■ **Problem to work on**
Would you pull out every line of the material that contains the string "into"?

■ **The records**
* * * * * * *

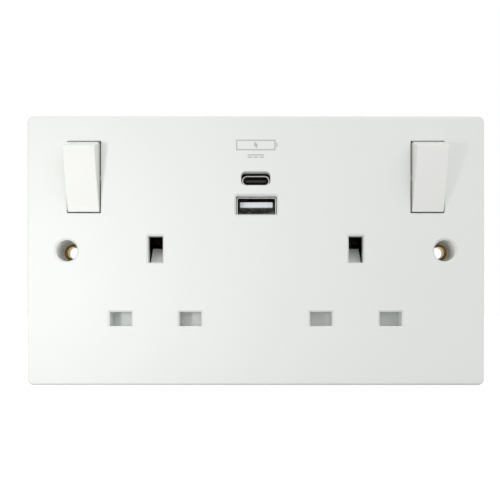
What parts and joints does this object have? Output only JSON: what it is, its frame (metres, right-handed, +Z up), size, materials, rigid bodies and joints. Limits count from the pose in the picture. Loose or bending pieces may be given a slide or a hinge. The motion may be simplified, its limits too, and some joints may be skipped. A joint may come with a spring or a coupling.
{
  "type": "usb wall socket",
  "caption": "Twin switched wall socket on a white two-gang plate, with shuttered three-pin outlets, rocker switches and a USB charger with one wide and one oval outlet.",
  "frame": {"origin": "midway between the two fixing holes, on the wall plane", "axes": "+X to the right and +Z up as seen from the room, +Y into the wall"},
  "size_m": [0.146, 0.0393, 0.086],
  "materials": {
    "plate": "glossy moulded urea, white",
    "rockers": "glossy moulded plastic, white",
    "shutters": "satin moulded plastic, white",
    "retainers": "satin moulded plastic, off-white",
    "housing": "matte moulded plastic, pale grey",
    "charger": "matte moulded plastic, dark grey",
    "brass": "bright brass",
    "copper": "rolled copper",
    "contact_silver": "silver rivet",
    "nickel": "drawn and plated steel",
    "gold": "gold flash",
    "zinc_steel": "zinc-plated steel",
    "spring_steel": "drawn spring wire",
    "plunger": "natural nylon",
    "grey_tongue": "grey moulded plastic",
    "black_tongue": "black moulded plastic",
    "board": "green fibre board",
    "chip": "black moulded chip",
    "capacitor": "sleeved cans",
    "transformer": "taped winding"
  },
  "bodies": {
    "base": {"capacitors": "capacitor", "charger_case": "charger", "circuit_board": "board", "control_chip": "chip", "earth_strap": "brass", "eyelet_left": "brass", "eyelet_right": "brass", "feed_pins": "brass", "fixed_tip_left": "contact_silver", "fixed_tip_right": "contact_silver", "front_plate": "plate", "housing_screws": "zinc_steel", "live_bar": "brass", "live_contact_left": "brass", "live_contact_right": "brass", "live_link_left": "brass", "live_link_right": "brass", "neutral_bar": "brass", "neutral_contact_left": "brass", "neutral_contact_right": "brass", "rear_housing": "housing", "shutter_retainer_left": "retainers", "shutter_retainer_right": "retainers", "shutter_spring_left": "spring_steel", "shutter_spring_right": "spring_steel", "terminal_earth_left": "brass", "terminal_earth_right": "brass", "terminal_live": "brass", "terminal_neutral": "brass", "terminal_screws": "zinc_steel", "transformer": "transformer", "usb_a_contacts": "gold", "usb_a_shell": "nickel", "usb_a_tongue": "grey_tongue", "usb_c_shell": "nickel", "usb_c_tongue": "black_tongue"},
    "rocker_left": {"rocker_left": "rockers", "plunger_spring_left": "spring_steel"},
    "plunger_left": {"plunger_left": "plunger"},
    "moving_contact_left": {"moving_contact_left": "copper"},
    "shutter_left": {"shutter_left": "shutters"},
    "rocker_right": {"rocker_right": "rockers", "plunger_spring_right": "spring_steel"},
    "plunger_right": {"plunger_right": "plunger"},
    "moving_contact_right": {"moving_contact_right": "copper"},
    "shutter_right": {"shutter_right": "shutters"}
  },
  "joints": [
    {"name": "switch_left", "type": "hinge", "parent": "base", "child": "rocker_left", "pos_m": [-0.05475, -0.0076, 0.02345], "axis": [-1, 0, 0], "range_deg": [0, 31]},
    {"name": "contact_left", "type": "hinge", "parent": "base", "child": "moving_contact_left", "pos_m": [-0.05475, 0.00365, 0.02345], "axis": [1, 0, 0], "range_deg": [0, 18.6]},
    {"name": "plunger_left", "type": "slide", "parent": "rocker_left", "child": "plunger_left", "axis": [0, -0.9636, -0.2672], "range_m": [0, 0.0006], "stiffness_N_per_m": 400},
    {"name": "shutter_left", "type": "slide", "parent": "base", "child": "shutter_left", "axis": [0, 0, -1], "range_m": [0, 0.0058], "stiffness_N_per_m": 50, "springref_m": -0.004, "deforming": ["shutter_spring_left"]},
    {"name": "switch_right", "type": "hinge", "parent": "base", "child": "rocker_right", "pos_m": [0.05475, -0.0076, 0.02345], "axis": [-1, 0, 0], "range_deg": [0, 31]},
    {"name": "contact_right", "type": "hinge", "parent": "base", "child": "moving_contact_right", "pos_m": [0.05475, 0.00365, 0.02345], "axis": [1, 0, 0], "range_deg": [0, 18.6]},
    {"name": "plunger_right", "type": "slide", "parent": "rocker_right", "child": "plunger_right", "axis": [0, -0.9636, -0.2672], "range_m": [0, 0.0006], "stiffness_N_per_m": 400},
    {"name": "shutter_right", "type": "slide", "parent": "base", "child": "shutter_right", "axis": [0, 0, -1], "range_m": [0, 0.0058], "stiffness_N_per_m": 50, "springref_m": -0.004, "deforming": ["shutter_spring_right"]}
  ],
  "couplings": [
    {"joint": "contact_left", "follows": "switch_left", "ratio": 0.6},
    {"joint": "contact_right", "follows": "switch_right", "ratio": 0.6}
  ]
}
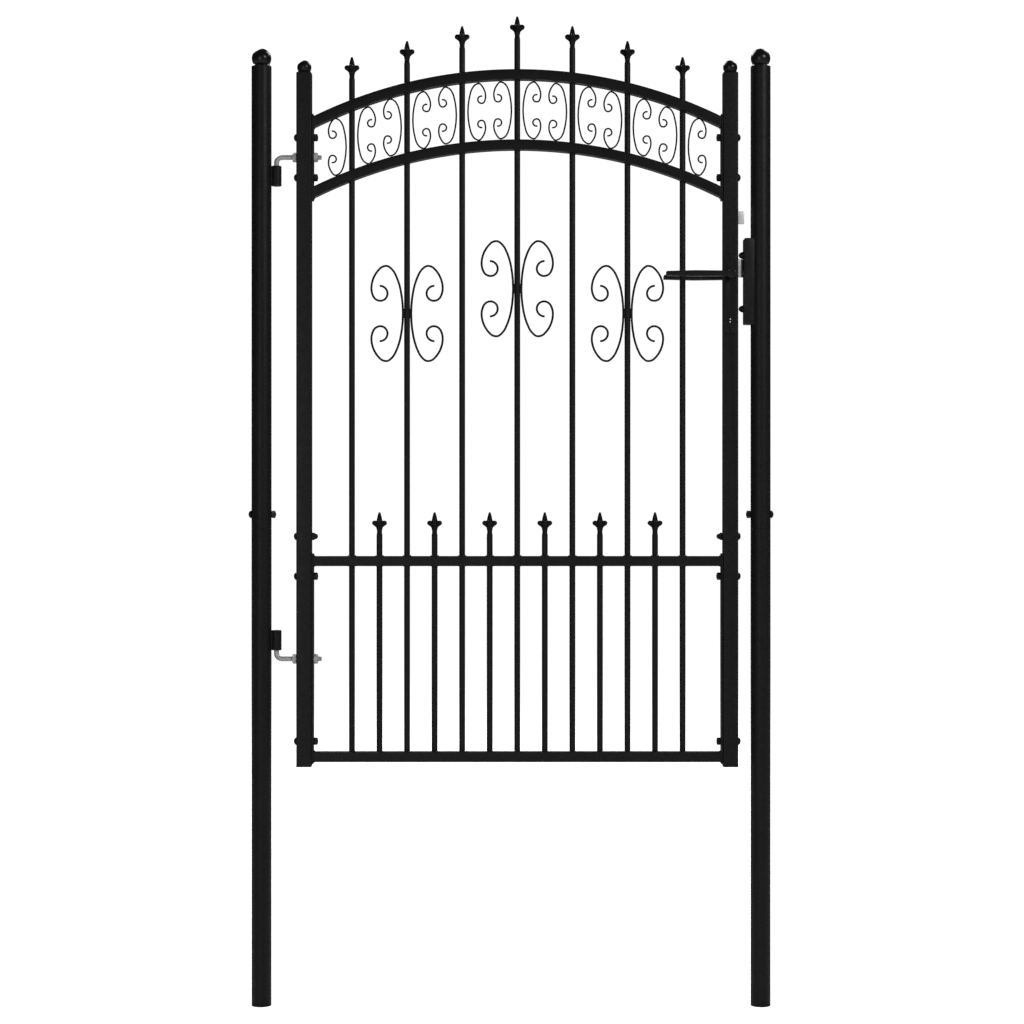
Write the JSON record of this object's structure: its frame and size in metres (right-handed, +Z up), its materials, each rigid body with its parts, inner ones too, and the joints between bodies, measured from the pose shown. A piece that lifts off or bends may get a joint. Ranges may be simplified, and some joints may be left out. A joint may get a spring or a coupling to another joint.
{
  "type": "garden gate",
  "caption": "Tall garden gate: a leaf of upright bars under an arched scrollwork band, hung on bolt hinges between two round posts, with a lever lock.",
  "frame": {"origin": "midway between the centre lines of the two posts, at the height of their feet", "axes": "+X from the hinge post to the latch post, +Y away from the front, +Z up along the posts"},
  "size_m": [1.05, 0.09, 1.9776],
  "materials": {
    "powder_coat": "satin black powder coat with a fine orange peel",
    "black_fastener": "satin black",
    "black_cap": "half gloss black",
    "black_lever": "satin black",
    "zinc": "bright zinc plating, slightly dull",
    "lock_steel": "plated steel, drawn along the bolt",
    "spring_steel": "bright spring wire"
  },
  "bodies": {
    "posts": {"hinge_post_lower": "powder_coat", "hinge_post_upper": "powder_coat", "latch_post_lower": "powder_coat", "latch_post_upper": "powder_coat", "hinge_post_cap": "black_cap", "latch_post_cap": "black_cap", "post_bolts": "black_fastener", "post_nuts": "black_fastener", "top_hinge_sleeve": "powder_coat", "bottom_hinge_sleeve": "powder_coat", "strike_box": "powder_coat", "strike_screws": "black_fastener", "post_plug": "black_cap"},
    "leaf": {"hinge_stile_lower": "powder_coat", "hinge_stile_upper": "powder_coat", "latch_stile_lower": "powder_coat", "latch_stile_upper": "powder_coat", "hinge_stile_cap": "black_cap", "latch_stile_cap": "black_cap", "hinge_strip_lower": "powder_coat", "hinge_strip_upper": "powder_coat", "latch_strip_lower": "powder_coat", "latch_strip_upper": "powder_coat", "upper_arch": "powder_coat", "lower_arch": "powder_coat", "mid_rail": "powder_coat", "bottom_rail": "powder_coat", "long_bars": "powder_coat", "lower_bars": "powder_coat", "pickets": "powder_coat", "long_bar_spears": "powder_coat", "picket_spears": "powder_coat", "left_scroll_pair": "powder_coat", "centre_scroll_pair": "powder_coat", "right_scroll_pair": "powder_coat", "band_scrolls_left": "powder_coat", "band_scrolls_right": "powder_coat", "frame_bolts": "black_fastener", "frame_nuts": "black_fastener", "acorn_nuts": "black_fastener", "top_hinge_bolt": "zinc", "bottom_hinge_bolt": "zinc", "hinge_nuts": "zinc", "lock_case": "lock_steel", "lock_cover": "lock_steel", "lock_faceplate": "lock_steel", "lock_screws": "lock_steel", "front_backplate": "black_lever", "rear_backplate": "black_lever", "backplate_screws": "black_fastener", "latch_spring": "spring_steel"},
    "handle": {"front_lever": "black_lever", "rear_lever": "black_lever", "lever_grub_screws": "lock_steel", "spindle": "lock_steel", "follower": "lock_steel"},
    "latch": {"latch_bolt": "lock_steel"},
    "dead_bolt": {"dead_bolt": "lock_steel"}
  },
  "joints": [
    {"name": "gate_swing", "type": "hinge", "parent": "posts", "child": "leaf", "pos_m": [-0.469, 0, 0], "axis": [0, 0, 1], "range_deg": [-110, 110]},
    {"name": "handle_turn", "type": "hinge", "parent": "leaf", "child": "handle", "pos_m": [0.4383, 0, 1.4596], "axis": [0, -1, 0], "range_deg": [0, 35], "stiffness_Nm_per_rad": 1.2, "springref_deg": -28.65},
    {"name": "latch_slide", "type": "slide", "parent": "leaf", "child": "latch", "axis": [-1, 0, 0], "range_m": [0, 0.0101], "deforming": ["latch_spring"]},
    {"name": "dead_bolt_slide", "type": "slide", "parent": "leaf", "child": "dead_bolt", "axis": [-1, 0, 0], "range_m": [0, 0.012]}
  ],
  "couplings": [
    {"joint": "latch_slide", "follows": "handle_turn", "m_per_rad": 0.01637}
  ]
}
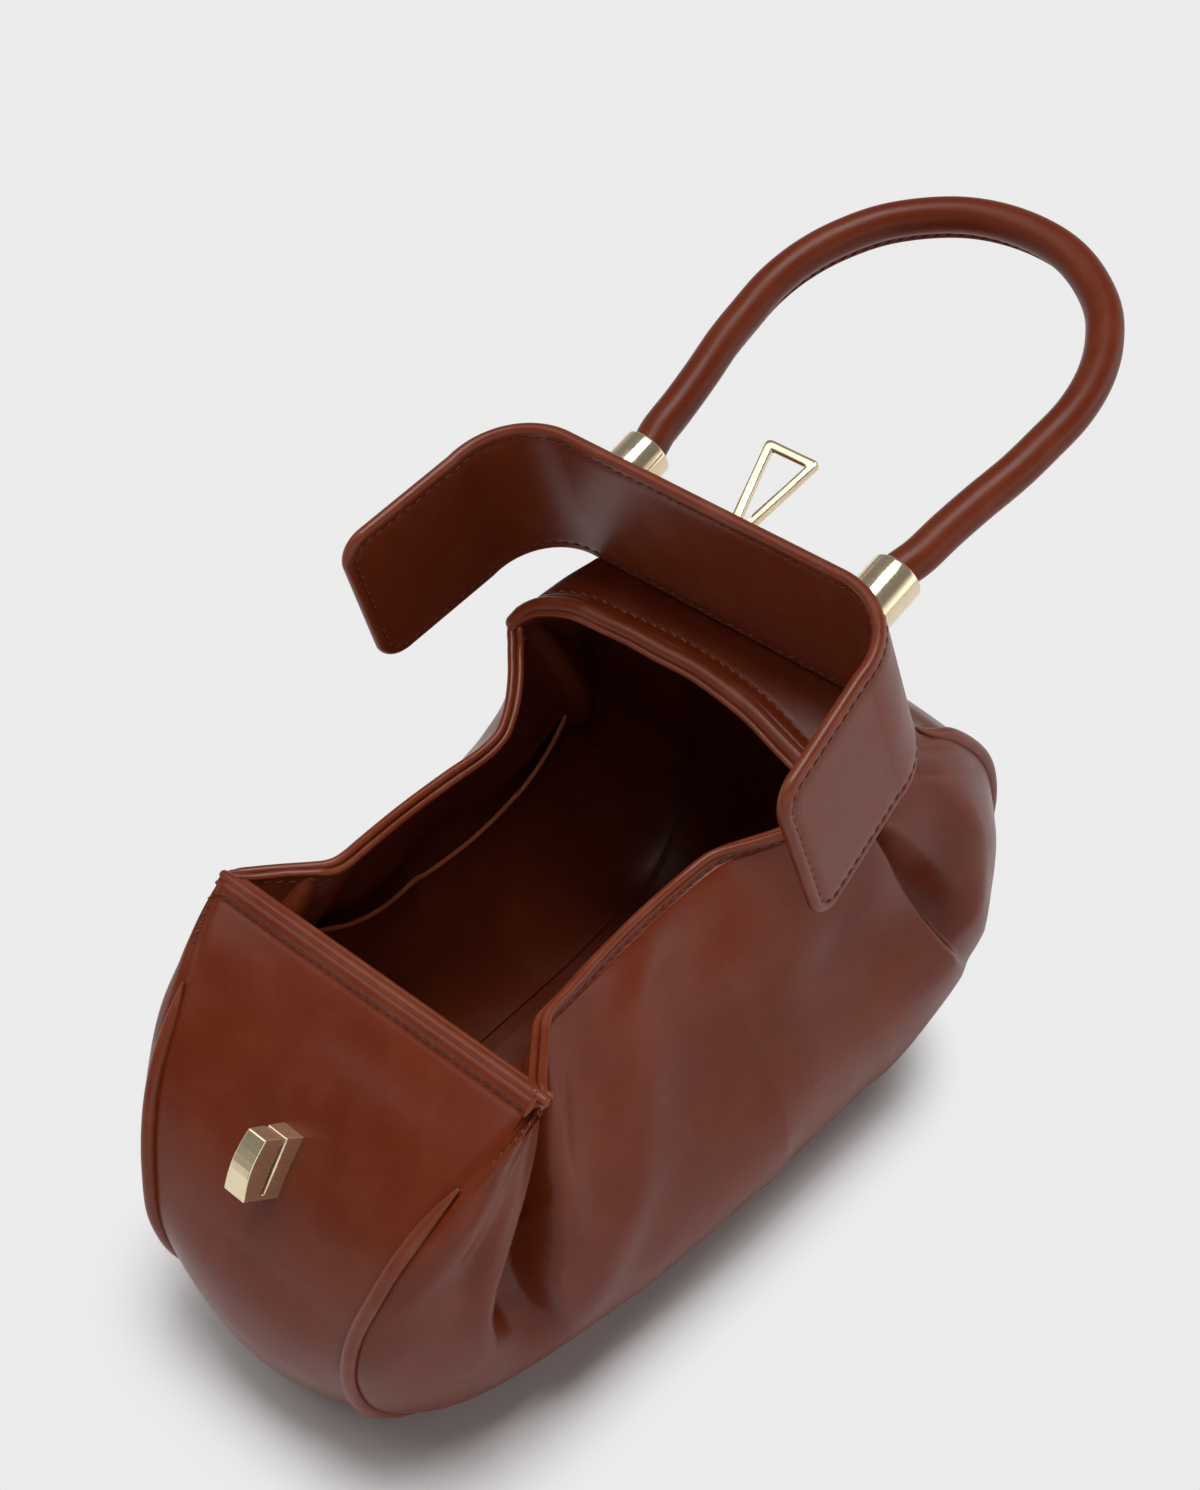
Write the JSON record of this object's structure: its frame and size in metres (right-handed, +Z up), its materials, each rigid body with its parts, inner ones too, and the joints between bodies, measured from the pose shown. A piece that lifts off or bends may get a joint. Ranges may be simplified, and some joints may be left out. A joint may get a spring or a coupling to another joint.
{
  "type": "top handle bag",
  "caption": "Small top handle bag: soft leather body with piped sides, a stiff banded flap that carries a rolled handle, and a ring clasp for the post on its front.",
  "frame": {"origin": "on the flat base, in the middle of the bag's width, below the middle of the bag's body", "axes": "+X across the bag, with the slip pocket on the -X wall; -Y out of the front panel with the catch post, +Y towards the flap's hinge and the handle; +Z up. The flap is at its open stop."},
  "size_m": [0.1604, 0.3361, 0.239],
  "materials": {
    "leather": "smooth semi-gloss calf leather, cognac brown",
    "lining": "matte thin leather, darker brown",
    "stiffener": "plain fibre board",
    "cord_core": "twisted cotton",
    "plated_fittings": "polished pale gold plating",
    "hidden_steel": "plain"
  },
  "bodies": {
    "bag_body": {"centre_strip": "leather", "side_panel_left": "leather", "side_panel_right": "leather", "side_lining_left": "lining", "side_lining_right": "lining", "strip_lining": "lining", "piping_left": "leather", "piping_right": "leather", "rim_binding_front": "leather", "rim_binding_left": "leather", "rim_binding_right": "leather", "rim_binding_back": "leather", "top_panel": "leather", "slip_pocket": "lining", "base_board": "stiffener", "catch_post": "plated_fittings", "catch_backing_plate": "hidden_steel", "catch_screw_upper": "hidden_steel", "catch_screw_lower": "hidden_steel"},
    "flap": {"lid_cover": "leather", "lid_core": "stiffener", "lid_lining": "lining", "lid_binding": "leather", "ferrule_left": "plated_fittings", "ferrule_right": "plated_fittings", "ferrule_screw_left": "hidden_steel", "ferrule_screw_right": "hidden_steel", "handle_cover": "leather", "handle_cord": "cord_core", "ring_bracket": "plated_fittings", "ring_pin": "plated_fittings", "bracket_rivet_upper": "hidden_steel", "bracket_rivet_lower": "hidden_steel"},
    "ring": {"clasp_ring": "plated_fittings"}
  },
  "joints": [
    {"name": "flap_hinge", "type": "hinge", "parent": "bag_body", "child": "flap", "pos_m": [0, 0.07425, 0.16443], "axis": [1, 0, 0], "range_deg": [0, 71.7]},
    {"name": "ring_hinge", "type": "hinge", "parent": "flap", "child": "ring", "pos_m": [0, 0.07038, 0.19254], "axis": [1, 0, 0], "range_deg": [-80, 79]}
  ]
}
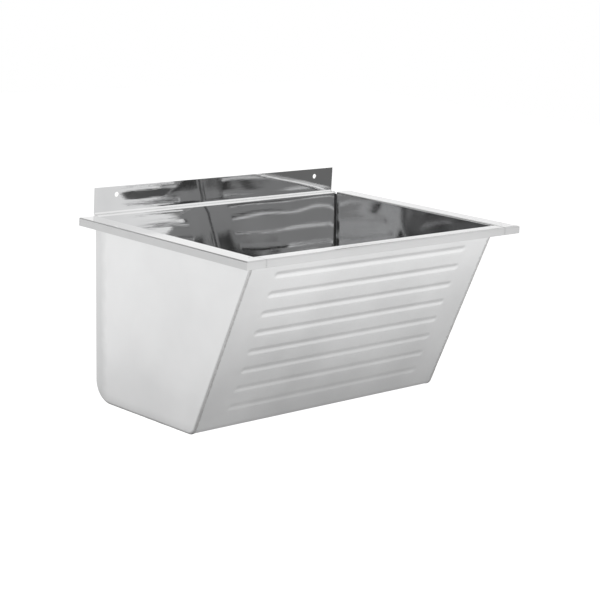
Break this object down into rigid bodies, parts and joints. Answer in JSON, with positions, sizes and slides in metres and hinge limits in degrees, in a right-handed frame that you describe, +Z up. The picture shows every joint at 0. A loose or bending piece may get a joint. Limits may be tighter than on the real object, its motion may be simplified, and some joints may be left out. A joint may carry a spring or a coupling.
{
  "type": "wall-hung service sink",
  "caption": "Wall-hung stainless service sink with a ribbed sloping front, a folded rim, a low splashback with screw holes and a strainer waste with a lift-out plug.",
  "frame": {"origin": "midway between the two wall-screw holes, on the back face of the splashback", "axes": "+X along the wall, to the right seen from the front; +Y into the wall; +Z up"},
  "size_m": [0.6, 0.4, 0.3845],
  "materials": {
    "satin_sheet": "satin stainless sheet",
    "dressed_weld": "weld bead dressed with an abrasive",
    "polished_steel": "polished stainless",
    "seal_rubber": "smooth moulded rubber",
    "waste_plastic": "moulded",
    "guide_plastic": "moulded",
    "brass": "machined"
  },
  "bodies": {
    "sink": {"wrapper_sheet": "satin_sheet", "left_end_panel": "satin_sheet", "right_end_panel": "satin_sheet", "left_seam_weld": "dressed_weld", "right_seam_weld": "dressed_weld", "rim_joint_welds": "dressed_weld", "strainer_dish": "polished_steel", "upper_waste_seal": "seal_rubber", "lower_waste_seal": "seal_rubber", "waste_body": "waste_plastic", "brass_insert": "brass", "clamp_screw": "polished_steel"},
    "plug": {"plug_cap": "polished_steel", "plug_seal": "seal_rubber", "plug_guide": "guide_plastic", "plug_knob": "polished_steel", "plug_nut": "polished_steel"}
  },
  "joints": [
    {"name": "plug_lift", "type": "slide", "parent": "sink", "child": "plug", "axis": [0, 0, 1], "range_m": [0, 0.3]}
  ]
}
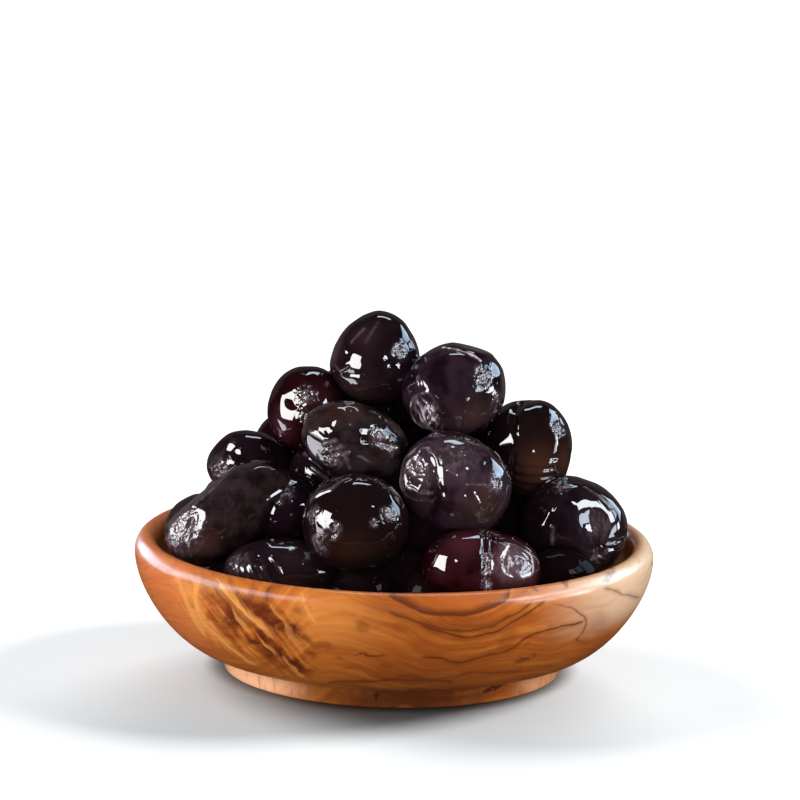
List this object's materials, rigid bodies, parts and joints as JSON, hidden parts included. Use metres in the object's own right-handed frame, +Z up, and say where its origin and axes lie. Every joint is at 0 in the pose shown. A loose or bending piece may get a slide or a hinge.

* * * * * * *

■ **Exercise answer**
  "frame": {"origin": "midway between the two fixing holes, on the wall plane", "axes": "+X to the right and +Z up as seen from the room, +Y into the wall"},
Break this object down into rigid bodies, parts and joints. Answer in JSON, with positions, sizes and slides in metres and hinge limits in degrees, in a right-handed frame that you describe, +Z up. The picture shows every joint at 0. A loose or bending piece may get a joint. Limits may be tighter than on the real object, its motion may be simplified, and some joints may be left out. A joint may carry a spring or a coupling.
  "frame": {"origin": "midway between the two wall-screw holes, on the back face of the splashback", "axes": "+X along the wall, to the right seen from the front; +Y into the wall; +Z up"},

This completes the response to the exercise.